Correlation Coefficient:
The correlation coefficient (r) is a statistical measure that calculates the strength and direction of a linear relationship between two continuous variables. It ranges from -1 to 1, where:
- A value close to 1 indicates a strong positive linear relationship.
- A value close to -1 indicates a strong negative linear relationship.
- A value close to 0 indicates no linear relationship.
Correlation:
Correlation is the process of analyzing the linear relationship between two variables. It helps us understand how changes in one variable affect another variable. Correlation does not imply causation, meaning that just because there's a correlation between two variables, it doesn't mean that one causes the other.
Simple Linear Regression:
Simple linear regression is a statistical method for modeling the relationship between two continuous variables. It predicts the value of one variable (dependent variable) based on the values of another variable (independent variable). The goal is to find the best-fitting line that minimizes the distance between observed data points and predicted values.
Example:
Suppose we want to analyze the relationship between the number of hours studied (X) and the score achieved in a math exam (Y).
| Hours Studied (X) | Score Achieved (Y) |
| --- | --- |
| 2 | 60 |
| 4 | 70 |
| 6 | 80 |
| 8 | 85 |
| 10 | 90 |
To calculate the correlation coefficient, we would use a statistical software or calculator to get:
r = 0.96 (very strong positive linear relationship)

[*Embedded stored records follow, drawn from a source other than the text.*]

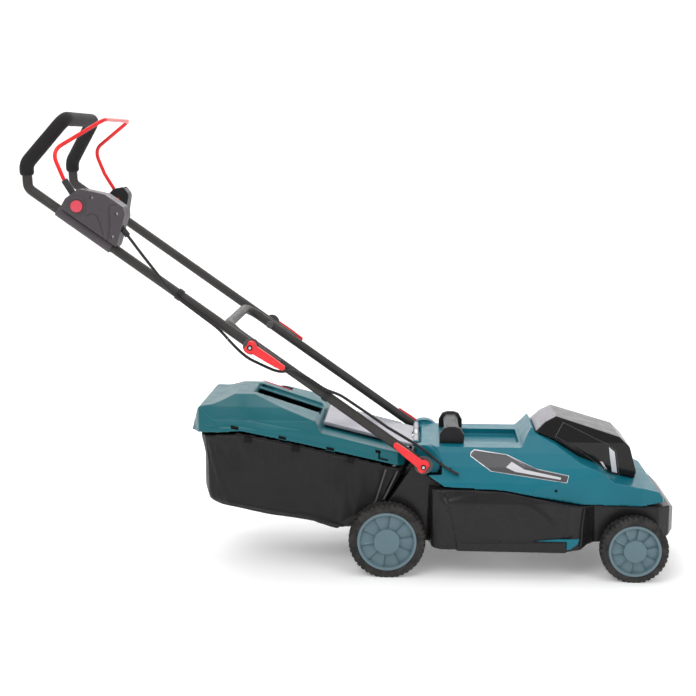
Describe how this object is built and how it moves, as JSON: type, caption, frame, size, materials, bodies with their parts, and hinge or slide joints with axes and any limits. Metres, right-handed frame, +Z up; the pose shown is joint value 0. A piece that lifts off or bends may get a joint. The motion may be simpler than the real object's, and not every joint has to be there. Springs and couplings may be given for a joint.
{
  "type": "push lawn mower",
  "caption": "Cordless walk-behind mower with folding handle, squeeze bail, cam levers, opening battery lid, spinning blade, rolling wheels and a pull-off grass box.",
  "frame": {"origin": "on the ground under the middle of the outline", "axes": "+X towards the front of the mower, +Y to its left side, +Z up"},
  "size_m": [1.3461, 0.4053, 0.956],
  "materials": {
    "black_plastic": "satin, fine grain",
    "teal_plastic": "satin gloss",
    "grey_wheel": "satin",
    "tyre_black": "dull, lugged",
    "red_plastic": "satin",
    "smoked_cover": "gloss",
    "flap_grey": "translucent look, ribbed",
    "switch_grey": "satin",
    "tube_paint": "satin powder coat",
    "red_rod": "gloss dip coat",
    "steel": "zinc plated",
    "alu": "die cast",
    "bag_fabric": "woven",
    "foam": "closed-cell foam",
    "copper_steel": "laminated, wound",
    "board_green": "circuit board",
    "cable_black": "satin"
  },
  "bodies": {
    "chassis": {"deck": "black_plastic", "lawn_combs": "teal_plastic", "top_cover": "teal_plastic", "carry_handle": "black_plastic", "battery_tray": "black_plastic", "controller_board": "board_green", "motor_can": "alu", "motor_stator": "copper_steel", "motor_bearings": "steel", "hinge_pins": "steel", "flap_spring": "steel", "axles": "steel", "axle_nuts": "steel", "lower_clamp_bolts": "steel", "cable_at_deck": "cable_black"},
    "rotor": {"rotor_shaft": "steel", "rotor_magnets": "steel", "blade_adapter": "alu", "blade": "steel", "blade_bolt": "steel"},
    "battery_lid": {"battery_lid": "smoked_cover"},
    "battery_pack_left": {"battery_pack_left": "black_plastic"},
    "battery_pack_right": {"battery_pack_right": "black_plastic"},
    "safety_key": {"safety_key": "red_plastic"},
    "rear_flap": {"rear_flap": "flap_grey"},
    "grass_box": {"grass_box_lid": "teal_plastic", "grass_bag": "bag_fabric", "bag_wires": "steel", "bag_clips": "black_plastic", "level_window_frame": "black_plastic"},
    "level_indicator": {"level_indicator": "red_plastic"},
    "lower_handle": {"lower_handle_tube": "tube_paint", "cable_lower": "cable_black", "cable_at_upper_fold": "cable_black"},
    "upper_handle": {"upper_handle_tube": "tube_paint", "foam_grip": "foam", "switch_box_outer": "switch_grey", "switch_box_inner": "switch_grey", "switch_box_screws": "steel", "button_spring": "steel", "microswitch": "black_plastic", "bail_bracket": "black_plastic", "cable_upper": "cable_black", "upper_clamp_bolts": "steel"},
    "bail": {"bail_rod": "red_rod", "bail_sleeve": "black_plastic"},
    "lock_button": {"lock_button": "red_plastic"},
    "wheel_rear_left": {"tyre_rear_left": "tyre_black", "wheel_rim_rear_left": "grey_wheel"},
    "wheel_rear_right": {"tyre_rear_right": "tyre_black", "wheel_rim_rear_right": "grey_wheel"},
    "wheel_front_left": {"tyre_front_left": "tyre_black", "wheel_rim_front_left": "grey_wheel"},
    "wheel_front_right": {"tyre_front_right": "tyre_black", "wheel_rim_front_right": "grey_wheel"},
    "cam_lever_lower_left": {"cam_lever_lower_left": "red_plastic"},
    "cam_lever_lower_right": {"cam_lever_lower_right": "red_plastic"},
    "cam_lever_upper_left": {"cam_lever_upper_left": "red_plastic"},
    "cam_lever_upper_right": {"cam_lever_upper_right": "red_plastic"}
  },
  "joints": [
    {"name": "wheel_rear_left_spin", "type": "hinge", "parent": "chassis", "child": "wheel_rear_left", "pos_m": [0.076, 0.171, 0.08], "axis": [0, 1, 0], "continuous": true},
    {"name": "wheel_rear_right_spin", "type": "hinge", "parent": "chassis", "child": "wheel_rear_right", "pos_m": [0.076, -0.171, 0.08], "axis": [0, 1, 0], "continuous": true},
    {"name": "wheel_front_left_spin", "type": "hinge", "parent": "chassis", "child": "wheel_front_left", "pos_m": [0.584, 0.171, 0.07], "axis": [0, 1, 0], "continuous": true},
    {"name": "wheel_front_right_spin", "type": "hinge", "parent": "chassis", "child": "wheel_front_right", "pos_m": [0.584, -0.171, 0.07], "axis": [0, 1, 0], "continuous": true},
    {"name": "blade_spin", "type": "hinge", "parent": "chassis", "child": "rotor", "pos_m": [0.321, 0, 0.1], "axis": [0, 0, 1], "continuous": true},
    {"name": "lower_handle_fold", "type": "hinge", "parent": "chassis", "child": "lower_handle", "pos_m": [0.1497, 0, 0.2377], "axis": [0, 1, 0], "range_deg": [0, 120], "deforming": ["cable_at_deck"]},
    {"name": "upper_handle_fold", "type": "hinge", "parent": "lower_handle", "child": "upper_handle", "pos_m": [-0.203, 0, 0.4847], "axis": [0, -1, 0], "range_deg": [-120, 60], "deforming": ["cable_at_upper_fold"]},
    {"name": "bail_squeeze", "type": "hinge", "parent": "upper_handle", "child": "bail", "pos_m": [-0.549, 0, 0.767], "axis": [0, 1, 0], "range_deg": [-14, 0], "stiffness_Nm_per_rad": 0.6, "springref_deg": 34.38},
    {"name": "lock_button_press", "type": "slide", "parent": "upper_handle", "child": "lock_button", "axis": [0, 1, 0], "range_m": [0, 0.004], "stiffness_N_per_m": 300, "deforming": ["button_spring"]},
    {"name": "cam_lever_lower_right_release", "type": "hinge", "parent": "chassis", "child": "cam_lever_lower_right", "pos_m": [0.1497, -0.173, 0.2377], "axis": [0.6109, 0, 0.7917], "range_deg": [0, 90]},
    {"name": "cam_lever_lower_left_release", "type": "hinge", "parent": "chassis", "child": "cam_lever_lower_left", "pos_m": [0.1497, 0.173, 0.2377], "axis": [-0.6109, 0, -0.7917], "range_deg": [0, 90]},
    {"name": "cam_lever_upper_right_release", "type": "hinge", "parent": "upper_handle", "child": "cam_lever_upper_right", "pos_m": [-0.203, -0.1928, 0.4847], "axis": [-0.5374, 0, -0.8433], "range_deg": [0, 90]},
    {"name": "cam_lever_upper_left_release", "type": "hinge", "parent": "upper_handle", "child": "cam_lever_upper_left", "pos_m": [-0.203, 0.1928, 0.4847], "axis": [0.5374, 0, 0.8433], "range_deg": [0, 90]},
    {"name": "battery_lid_open", "type": "hinge", "parent": "chassis", "child": "battery_lid", "pos_m": [0.6, 0, 0.202], "axis": [0, -1, 0], "range_deg": [-70, 0]},
    {"name": "battery_left_unplug", "type": "slide", "parent": "chassis", "child": "battery_pack_left", "axis": [0, 0, 1], "range_m": [0, 0.015]},
    {"name": "battery_right_unplug", "type": "slide", "parent": "chassis", "child": "battery_pack_right", "axis": [0, 0, 1], "range_m": [0, 0.015]},
    {"name": "safety_key_pull", "type": "slide", "parent": "chassis", "child": "safety_key", "axis": [0, 0, 1], "range_m": [0, 0.01]},
    {"name": "rear_flap_open", "type": "hinge", "parent": "chassis", "child": "rear_flap", "pos_m": [0.133, 0, 0.268], "axis": [0, 1, 0], "range_deg": [0, 60], "stiffness_Nm_per_rad": 0.3, "springref_deg": -28.65},
    {"name": "grass_box_pull", "type": "slide", "parent": "chassis", "child": "grass_box", "axis": [-0.9701, 0, 0.2425], "range_m": [0, 0.25]},
    {"name": "level_indicator_lift", "type": "hinge", "parent": "grass_box", "child": "level_indicator", "pos_m": [-0.2055, 0.09, 0.353], "axis": [0, -1, 0], "range_deg": [0, 25]}
  ]
}
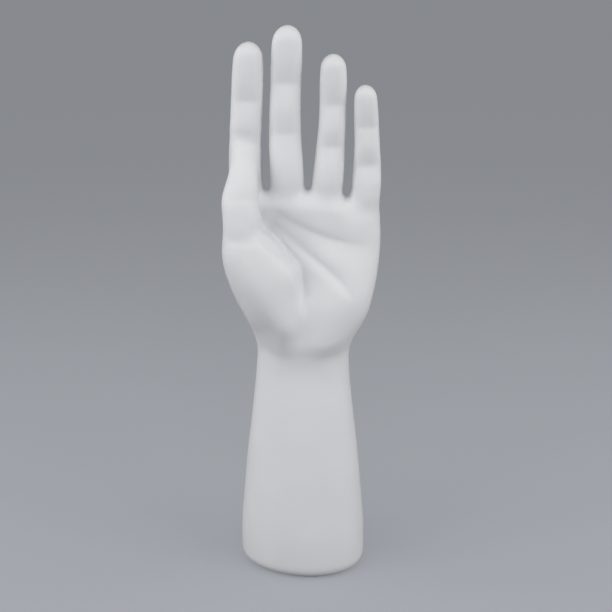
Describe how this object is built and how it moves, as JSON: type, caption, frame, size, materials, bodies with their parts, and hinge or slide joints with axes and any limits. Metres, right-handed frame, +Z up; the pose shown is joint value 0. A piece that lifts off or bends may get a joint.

This means that as the number of hours studied increases, the score achieved in the math exam also tends to increase.
For simple linear regression, we could use the following model:
Y = β0 + β1X
Where Y is the score achieved, X is the number of hours studied, and β0 and β1 are coefficients that need to be estimated from the data.
After estimating the coefficients, we get:
Y = 55.5 + 2.3X
This means that for every additional hour studied, the score achieved in the math exam tends to increase by approximately 2.3 points.
In summary, the correlation coefficient measures the strength and direction of a linear relationship between two variables, while simple linear regression models this relationship using a best-fitting line.